Unlike your bog-standard analog-style filters, which Pigments already has loads of thanks to its many classic synthesizer emulations, these new ones take things beyond what you may expect from something originally designed to subtract frequencies. The Rage Filter, for example, injects distortion into the filter circuit by overloading the feedback path with one of five different modes. This behaves polyphonically too, giving each note its own harmonic saturation. The Reverb Filter is what it sounds like: reverb used as a filter. Think of it as a way to color rather than just shelve frequencies. Finally, there’s Ripple, which combines multiple all-pass filters to create ringing, zappy sounds. None of these is likely to become your new go-to for basic shaping, but for radical sound design, they’re handy to have. 

Additionally, Arturia have added an FM section to the Classic Filter, with both sound engines and their modulators as possible sources for frequency modulation.

Sing This Corroder To Me

Pigments is already bursting with effects, but number 7 adds one more: Corroder. If the name didn’t already give it away, this is a distortion effect. And while the software has long had an effect called just Distortion, Corroder does things a little differently. Rather than lop off the top of your signal, it modulates it with an LFO, an incoming sound source, or another element in the synth, creating everything from amplitude modulation-like effects to unpredictable filth. Again, as with the new filters, it’s not an everyday effect, but certainly an interesting sound shaper that lies somewhere between distortion and modulation.
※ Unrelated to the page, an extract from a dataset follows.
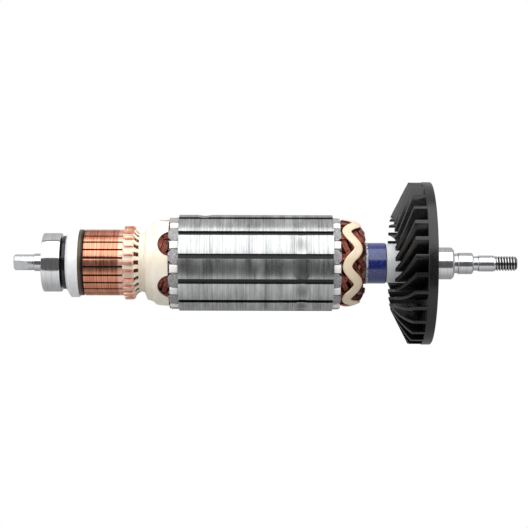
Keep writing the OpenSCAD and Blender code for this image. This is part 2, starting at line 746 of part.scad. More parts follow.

Revamps and Resnaps Pigments 7

In terms of sound design, that’s the bulk of the new in Pigments. You do, however, also get a revamped Play Mode with animations that pulse and move in time to the played notes. How useful this is for you will depend on your tolerance for these kinds of things. We found it distracting; thankfully, you can turn animations off if you like.

More broadly appreciated are the new, snappier envelopes, which sound great on bass, plucks and lead patches. There are also CPU improvements (always a bonus with an instrument as complex as Pigments) plus new audio content including additional wavetables, samples, noises and presets.

Sound Design: Corroded Filters

How do the new features sound in context? Let’s try them out with this bassline generated in Pigments 7’s sequencer.

We start with this bass sound. It’s derived from the Bass Ventura preset with a couple of extra tweaks. You can really hear those snappy new envelopes in action.

Snappy bass:

Next, we change Filter 1 to Ripple in Hard mode. As it sweeps through the cutoff, you can hear the multiple peaks ringing out. We’ve increased the resonance a little to make it more audible.

Peaking bass:

Next, we swap out the Reverb Filter for the Ripple. At certain points in the cutoff sweep you can hear it get smeared through the filtered reverb.

Reverbed bass:

Next comes the Rage Filter in Transistor mode. Rage adds additional saturation and color to the filter but in a different way than just cranking filter drive would.

Rage bass:

Lastly, we replace the EQ in the effects chain with the new distortion effect Corroder, with a saw wave modulating the signal. Sweeping the frequency alters the characteristics of the sound.

Corroded bass:

The Final Word

At this point, Pigments is less a synthesizer than a sound design playground. Sure, it has the Play Mode, which reduces the number of controls to the bare minimum needed for live performance, and if you like to take Main Stage with you on stage, then you’ll dig this immediately. But with all of the sound engines, filters, and effects (including the lovely new ones), Pigments is a synthesist’s dream. The fact that it sounds so damn good (and those new envelopes, come on, so punchy!) is all the more reason to fall in love.

If you haven’t fallen in love with Pigments yet, though, the handful of new features probably won’t be enough to turn your head. If you know it and love it, but have been waiting for an opportune moment to pull the trigger, this is it. Pigments always goes on sale when it gets an update, and that’s just as true right now. If you’ve been putting it off, this is the time to add to cart. 

Even at full price, Pigments remains a great buy, and a strong contender for the best soft synthesizer on the market today.